Strategy Quality Diversity Adaptivity Best Use Case
Greedy Highest per-token None None Evaluation, testing
Temperature (low) High Low Manual Factual Q&A
Temperature (high) Lower High Manual Creative writing
Top-K Moderate Fixed None General purpose
Top-P Moderate--High Adaptive Distribution-aware General purpose
Combined Configurable Configurable Multi-level Production systems
quadrantChart
    title Quality-Diversity Trade-off
    x-axis Low Diversity --> High Diversity
    y-axis Low Quality --> High Quality
    quadrant-1 Ideal Zone
    quadrant-2 Conservative
    quadrant-3 Poor
    quadrant-4 Chaotic
    Greedy: [0.05, 0.7]
    Low Temperature: [0.2, 0.8]
    Top-K (K=40): [0.5, 0.65]
    Top-P (p=0.9): [0.55, 0.75]
    Combined: [0.6, 0.8]
    High Temperature: [0.85, 0.4]

7. SamplingStrategy Enum

In ZigLlama, the sampling strategy is represented as a compile-time-known enum that dispatches to the appropriate implementation:

pub const SamplingStrategy = enum {
    Greedy,
    TopK,
    TopP,
    Temperature,
    Combined,

    pub fn name(self: SamplingStrategy) []const u8 {
        return switch (self) {
            .Greedy => "Greedy",
            .TopK => "Top-K",
            .TopP => "Top-P (Nucleus)",
            .Temperature => "Temperature",
            .Combined => "Combined",
        };
    }
};

Adding Custom Strategies

To add a new sampling strategy (e.g., Mirostat), add a variant to the enum, implement the sampling function as a method on TextGenerator or via AdvancedSampler, and add a case to the sampleToken switch.

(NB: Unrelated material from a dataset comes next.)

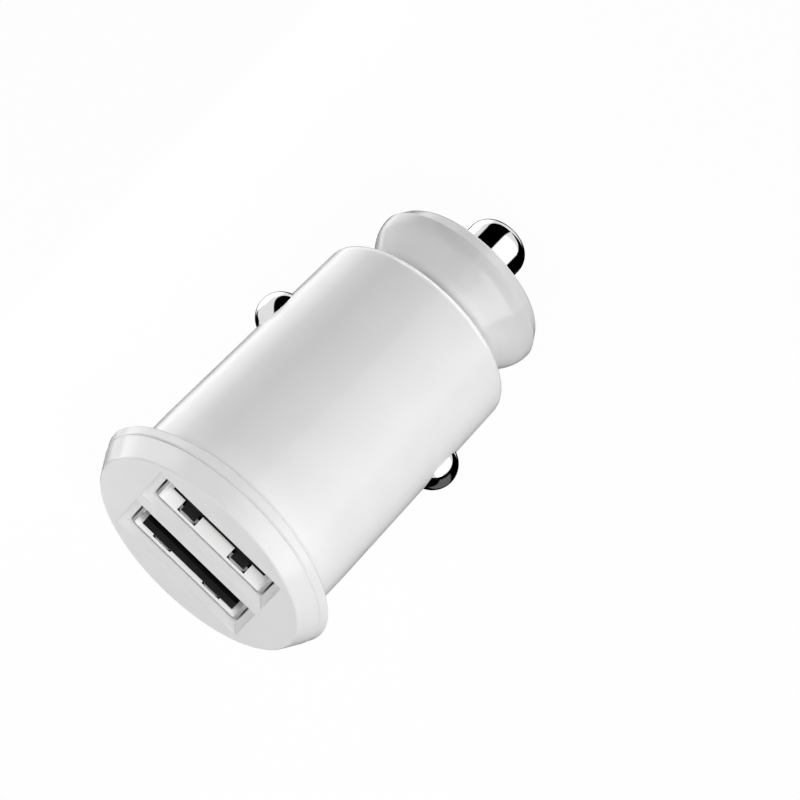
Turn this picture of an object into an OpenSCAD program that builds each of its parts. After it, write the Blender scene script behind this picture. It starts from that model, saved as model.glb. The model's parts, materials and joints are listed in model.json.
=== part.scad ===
// Car USB charger plug with two stacked sockets, for a 12 volt car outlet.
// Units are millimetres. The plug lies along Y: the sockets face -Y, the nose
// points to +Y, and the origin is on the axis at the flange's seat.

/* [Barrel] */
// Diameter of the barrel behind the flange
barrel_d = 21.4; // [21.2:0.1:22.4]
// Diameter of the barrel at its shoulder
barrel_nose_d = 20.2; // [19.6:0.1:21.0]
// Length of the straight land behind the flange, before the taper
land_len = 5; // [4:0.5:8]
// Distance from the flange's seat to the shoulder
shoulder_y = 28.1; // [27.6:0.1:32]
// Radius of the shoulder's edge
shoulder_round = 0.9; // [0.3:0.1:1.5]
// Thickness of the barrel's wall
barrel_wall = 1.4; // [1.1:0.05:1.6]
// Thickness of the barrel's nose wall
nose_wall_t = 1.5; // [1.2:0.1:2]
// Width of the flat boss inside the wall around a side contact
pad_rim = 0.8; // [0.6:0.05:1]
// Thickness of the rails that hold the board
rail_t = 0.8; // [0.6:0.1:1]
// Width of the board's edge that lies in the rails
rail_grip = 0.5; // [0.3:0.05:0.7]

/* [Flange and front cap] */
// Diameter of the flange at its rear edge
flange_d = 25.5; // [25:0.1:28]
// Thickness of the flange behind the cap
flange_t = 0.8; // [0.6:0.05:1.2]
// Diameter of the cap at its rim, where it meets the flange
cap_rim_d = 24.8; // [24.4:0.1:25.4]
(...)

For advanced strategies that maintain state across tokens, see Advanced Sampling Methods.


8. Softmax Implementation

All sampling strategies share a common softmax implementation that uses the log-sum-exp trick for numerical stability:

Numerically Stable Softmax

Input: token-probability pairs with raw logits

  1. Find \( z_{\max} = \max_i z_i \).
  2. Compute \( e_i = \exp(z_i - z_{\max}) \) for each token.
  3. Sum: \( S = \sum_i e_i \).
  4. Normalize: \( p_i = e_i / S \).
  5. Update log-probabilities: \( \log p_i = \log(p_i) \).
fn applySoftmax(self: *TextGenerator, token_probs: []TokenProb) !void {
    _ = self;
    var max_logit: f32 = -math.inf(f32);
    for (token_probs) |tp| {
        max_logit = @max(max_logit, tp.log_prob);
    }

    var sum: f32 = 0.0;
    for (token_probs) |*tp| {
        const exp_logit = @exp(tp.log_prob - max_logit);
        tp.probability = exp_logit;
        sum += exp_logit;
    }

    for (token_probs) |*tp| {
        tp.probability /= sum;
        tp.log_prob = @log(tp.probability);
    }
}

Numerical Stability

Without subtracting \( z_{\max} \), exp(z) can overflow to infinity for large logits or underflow to zero for very negative logits. The subtraction does not change the result (it cancels in the ratio) but keeps all intermediate values in a safe floating-point range.


References


  1. Fan, A., Lewis, M. & Dauphin, Y. "Hierarchical Neural Story Generation." ACL, 2018. 

  2. Holtzman, A. et al. "The Curious Case of Neural Text Degeneration." ICLR, 2020. 

  3. Vaswani, A. et al. "Attention Is All You Need." NeurIPS, 2017. 

  4. Keskar, N.S. et al. "CTRL: A Conditional Transformer Language Model for Controllable Generation." arXiv:1909.05858, 2019.